Asset Impairments ASC Topic 360, “Property, Plant, and Equipment” (“ASC 360”) and ASC 350 require the Company to periodically review the carrying amounts of its long-lived assets, including property, plant and equipment and certain identifiable intangible assets, for impairment whenever events or changes in circumstances indicate that the carrying amount of the asset may not be recoverable. Recoverability of assets to be held and used is measured by a comparison of the carrying amount of an asset to future net cash flows expected to be generated by the asset. If the assets are considered to be impaired, the impairment to be recognized is measured by the amount by which the carrying amount of the assets exceeds the fair value of the assets. Assets to be disposed of are reported at the lower of their carrying amount or fair value less estimated costs to sell.  The Company has concluded that there was no impairment of long-lived assets in fiscal 2015 or fiscal 2014.
Estimates The preparation of consolidated financial statements in conformity with accounting principles generally accepted in the United States of America requires management to make estimates and assumptions that affect the reported amounts of assets and liabilities and disclosure of contingent assets and liabilities at the date of the consolidated financial statements and the reported amounts of revenues and expenses during the reporting period. Actual results could differ from those estimates. Estimates which are particularly significant to the consolidated financial statements include estimates relating to the determination of impairment of assets, the useful life of property and equipment, recoverability of deferred income tax assets, allowance for doubtful accounts and inventory valuations.
Earnings Per Share Basic earnings per share are computed on the basis of the weighted average number of common shares outstanding during each year. Diluted earnings per share are computed on the basis of the weighted average number of common shares and dilutive securities outstanding during each year.  The Company had no dilutive securities outstanding during fiscal 2015 or fiscal 2014.  
Supplier
Concentration
The Company purchases laundry, drycleaning machines, boilers and other products from a number of manufacturers and suppliers.  Two of these manufacturers each accounted for approximately 27%, respectively, of the Company's purchases for fiscal 2015 and approximately 35% and 15%, respectively, of the Company's purchases for fiscal 2014.  
Advertising Costs The Company expenses the cost of advertising as of the first date an advertisement is run.  The Company expensed approximately $18,400 and $54,000 of advertising costs for the years ended June 30, 2015 and 2014, respectively.
Fair Value of
Financial
Instruments

The Company's financial instruments consist principally of cash and cash equivalents and accounts and trade notes receivable. Due to their relatively short-term nature or variable rates, the carrying amounts of those financial instruments, as reflected in the accompanying consolidated balance sheets, approximate their estimated fair value. Their estimated fair value is not necessarily indicative of the amounts the Company could realize from those assets in a current market exchange or of future earnings or cash flows.

 

Customer Deposits Customer deposits represent advances paid by certain customers when placing orders for equipment with the Company.
Income Taxes

The Company follows ASC Topic 740, “Income Taxes” (“ASC 740”).  Under the asset and liability method of ASC 740, deferred tax assets and liabilities are recognized for the future tax consequences attributed to differences between the financial statement carrying amounts of existing assets and liabilities and their respective tax bases.  Deferred tax assets and liabilities are measured using enacted tax rates expected to apply to taxable income in the years in which those temporary differences are expected to be recovered or settled.  Under ASC 740, the effect on deferred tax assets and liabilities of a change in tax rates is recognized in income in the period that includes the enactment date.  If it is more likely than not that some portion of a deferred tax asset will not be realized, a valuation allowance is recognized.

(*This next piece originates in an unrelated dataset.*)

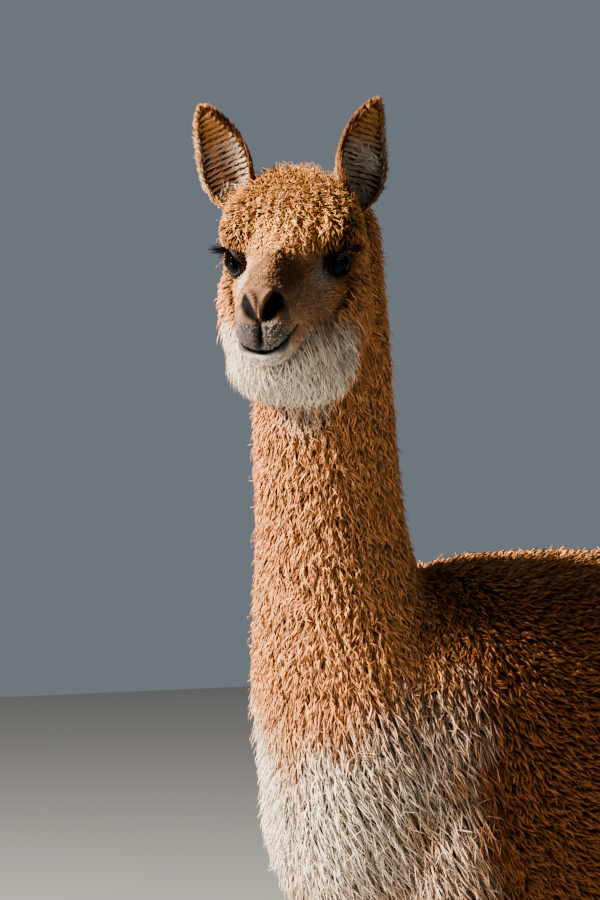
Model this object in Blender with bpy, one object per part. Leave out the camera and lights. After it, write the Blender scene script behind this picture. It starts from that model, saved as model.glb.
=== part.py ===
"""An alpaca, life size, standing square with its head up and turned to its left.

The animal faces -Y, its left side is +X, and the floor is z = 0. It is modelled whole, out to the
tips of its fleece: lofted bodies are melted together, thinned, and parted with thin cuts into head,
neck, trunk, tail and four legs. Eyes, ears and toenails are solids of their own.
All sizes are metres.
"""

import math

import bmesh
import bpy
import numpy as np
from mathutils import Euler, Matrix, Vector

# Driving dimensions
WITHERS_HEIGHT = 0.880
HEAD_POSITION = Vector((-0.002, -0.388, 1.203))  # back of the skull, on the head's long axis
HEAD_TURN = math.radians(48)  # towards the animal's left
HEAD_DROP = math.radians(16)  # nose below the level
NOSE_REACH = 0.236  # from the back of the skull to the lips
EYE_RADIUS = 0.0185
EYE_PLACE = (0.100, 0.0465, 0.010)  # along, aside and above the head's axis
EAR_LENGTH = 0.110
EAR_HALF_WIDTH = 0.029
EAR_WALL = 0.0045
LEG_SPREAD = 0.098  # each foot from the midline
TAIL_LENGTH = 0.21

VOXEL = 0.005  # grain of the melt that joins the lofts
MELT_ROUNDS = 7  # smoothing after it
GAP = 0.0004  # between solids that meet
CUT = 0.0008  # width of a parting cut
TRIANGLES = 5750  # of the whole body, before it is parted
CARE = 0.05  # how strongly the thinning follows the shares below
# How finely each region keeps its faces, from 0, coarsest, to 1.
DETAIL = {"body": 0.13, "throat": 0.17, "shank": 0.20, "skull": 0.34, "feet": 0.50, "face": 0.82}

COATS = {
    "fleece_brown": ((0.42, 0.19, 0.07), 0.95),
    "fleece_neck": ((0.55, 0.29, 0.13), 0.95),
    "eye_dark": ((0.012, 0.009, 0.008), 0.08),
    "nail_horn": ((0.07, 0.055, 0.045), 0.5),
}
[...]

Significant judgment is required in developing the Company's provision for income taxes, deferred tax assets and liabilities and any valuation allowances that might be required against the deferred tax assets.  Management evaluates its ability to realize its deferred tax assets on a quarterly basis and adjusts its valuation allowance when it believes that it is more likely than not that the asset will not be realized.   There were no valuation allowances during fiscal 2015 or fiscal 2014.

The Company follows ASC Topic 740-10-25 “Accounting for Uncertainty in Income” which contains a two-step approach to recognizing and measuring uncertain tax positions.  The first step is to evaluate the tax position for recognition by determining if the weight of available evidence indicates it is more likely than not that the position will be sustained on audit, including resolution of related appeals or litigation processes, if any.  The second step is to measure the tax benefit as the largest amount which is more than 50% likely of being realized upon ultimate settlement.  The Company considers many factors when evaluating and estimating its tax positions and tax benefits, which may require periodic adjustments and which may not accurately anticipate actual outcomes.  The Company does not believe that there are any unrecognized tax benefits related to certain tax positions taken on its various income tax returns. The Company's policy is to classify interest and penalties related to unrecognized tax benefits, if and when required, as part of interest expense and general and administrative expense, respectively, in the consolidated statement of operations.

Adopted Accounting
Guidance

In May 2014, the Financial Accounting Standards Board issued Accounting Standards Update (“ASU”) No. 2014-09, “Revenue from Contracts with Customers.” The standard outlines a single comprehensive model for entities to use in accounting for revenue arising from contracts with customers and supersedes most current revenue recognition guidance, including industry-specific guidance. The core principle of the revenue model is that “an entity recognizes revenue to depict the transfer of promised goods or services to customers in an amount that reflects the consideration to which the entity expects to be entitled in exchange for those goods or services.” The ASU is effective for annual reporting periods (including interim reporting periods within those periods) beginning after December 15, 2017. Early application is not permitted. The Company is currently evaluating the impact, if any, that adopting this standard will have on our consolidated financial statements.

 

Management believes the impact of other issued standards and updates, which are not yet effective, will not have a material impact on the Company's consolidated financial position, results of operations or cash flows upon adoption.